Directive — Write out all of the data exactly as it appears.

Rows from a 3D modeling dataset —
────

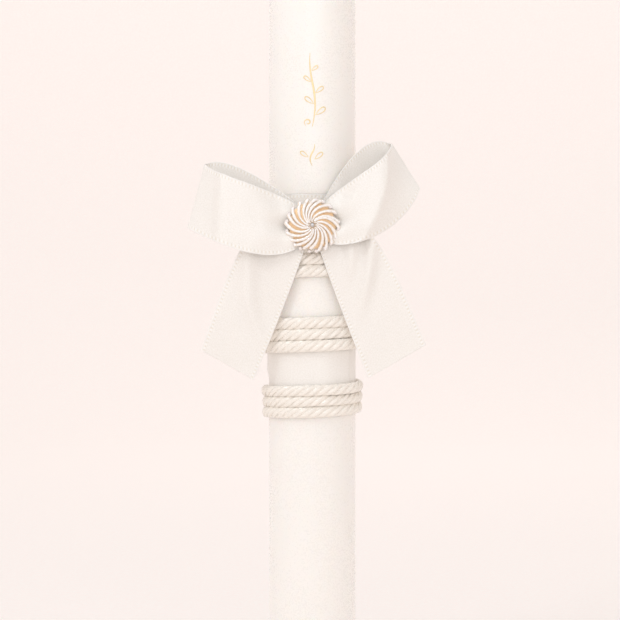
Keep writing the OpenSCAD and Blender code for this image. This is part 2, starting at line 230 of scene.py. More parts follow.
class Wire:
    """A socket in a material. Sums, differences, products and quotients of wires and
    numbers add Math nodes, and make() adds any other node."""

    def __init__(self, tree, out=None):
        self.tree, self.out = tree, out

    def make(self, kind, settings=None, inputs=None, output=0):
        """Adds a node: its settings first, such as a Math node's operation, then the values
        or links of its sockets."""
        node = self.tree.nodes.new(kind)
        for key, value in (settings or {}).items():
            setattr(node, key, value)
        for key, value in (inputs or {}).items():
            if isinstance(value, Wire):
                self.tree.links.new(value.out, node.inputs[key])
            else:
                node.inputs[key].default_value = value
        return Wire(self.tree, node.outputs[output])

    def maths(self, operation, *values):
        """Adds a Math node on some wires or numbers."""
        return self.make("ShaderNodeMath", {"operation": operation}, dict(enumerate(values)))

    def __add__(self, other):
        return self.maths("ADD", self, other)

    __radd__ = __add__

    def __mul__(self, other):
        return self.maths("MULTIPLY", self, other)

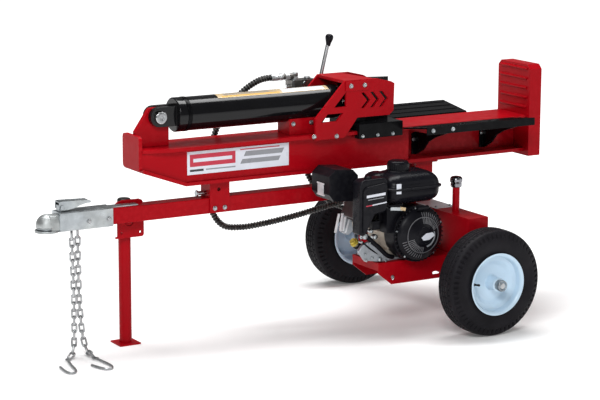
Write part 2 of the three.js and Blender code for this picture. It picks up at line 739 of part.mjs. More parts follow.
function oilCap() {
  const [x, y, z] = OIL.cap;
  return join(
    bar([x, y, z], [x - 6.9, y, z + 5.8], 17, 14),
    bar([x - 6.9, y, z + 5.8], [x - 14, y, z + 11.8], 12, 10),
  );
}

function crankshaft() {
  return turned([
    [0, -322], [9, -322], [9, -300], [CRANK_R, -300], [CRANK_R, -236], [38, -236], [38, -122],
    [CRANK_R, -122], [CRANK_R, -44], [24, -44], [24, -16], [9.5, -16], [9.5, 60], [0, 60],
  ], 20, 'y', [CX, 0, CZ]);
}

function flywheel() {
  return turned([
    [9 + GAP, -318], [50, -318], [92, -311], [92, -264], [60, -268], [14, -268], [14, -300 - GAP],
    [9 + GAP, -300 - GAP], [9 + GAP, -318],
  ], 24, 'y', [CX, 0, CZ]);
}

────

Solution —
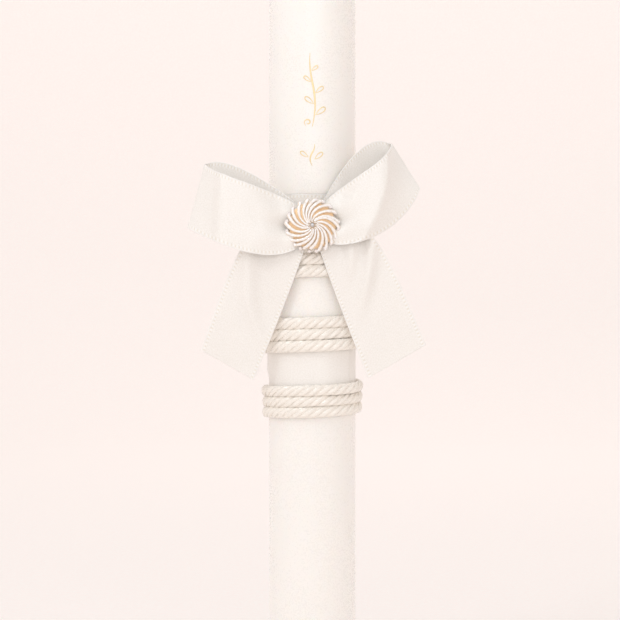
Keep writing the OpenSCAD and Blender code for this image. This is part 2, starting at line 230 of scene.py. More parts follow.
class Wire:
    """A socket in a material. Sums, differences, products and quotients of wires and
    numbers add Math nodes, and make() adds any other node."""

    def __init__(self, tree, out=None):
        self.tree, self.out = tree, out

    def make(self, kind, settings=None, inputs=None, output=0):
        """Adds a node: its settings first, such as a Math node's operation, then the values
        or links of its sockets."""
        node = self.tree.nodes.new(kind)
        for key, value in (settings or {}).items():
            setattr(node, key, value)
        for key, value in (inputs or {}).items():
            if isinstance(value, Wire):
                self.tree.links.new(value.out, node.inputs[key])
            else:
                node.inputs[key].default_value = value
        return Wire(self.tree, node.outputs[output])

    def maths(self, operation, *values):
        """Adds a Math node on some wires or numbers."""
        return self.make("ShaderNodeMath", {"operation": operation}, dict(enumerate(values)))

    def __add__(self, other):
        return self.maths("ADD", self, other)

    __radd__ = __add__

    def __mul__(self, other):
        return self.maths("MULTIPLY", self, other)

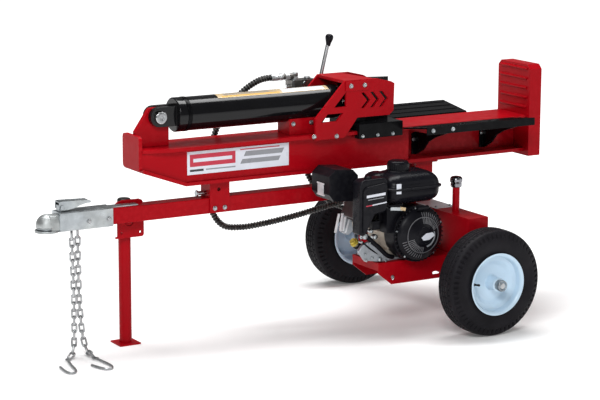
Write part 2 of the three.js and Blender code for this picture. It picks up at line 739 of part.mjs. More parts follow.
function oilCap() {
  const [x, y, z] = OIL.cap;
  return join(
    bar([x, y, z], [x - 6.9, y, z + 5.8], 17, 14),
    bar([x - 6.9, y, z + 5.8], [x - 14, y, z + 11.8], 12, 10),
  );
}

function crankshaft() {
  return turned([
    [0, -322], [9, -322], [9, -300], [CRANK_R, -300], [CRANK_R, -236], [38, -236], [38, -122],
    [CRANK_R, -122], [CRANK_R, -44], [24, -44], [24, -16], [9.5, -16], [9.5, 60], [0, 60],
  ], 20, 'y', [CX, 0, CZ]);
}

function flywheel() {
  return turned([
    [9 + GAP, -318], [50, -318], [92, -311], [92, -264], [60, -268], [14, -268], [14, -300 - GAP],
    [9 + GAP, -300 - GAP], [9 + GAP, -318],
  ], 24, 'y', [CX, 0, CZ]);
}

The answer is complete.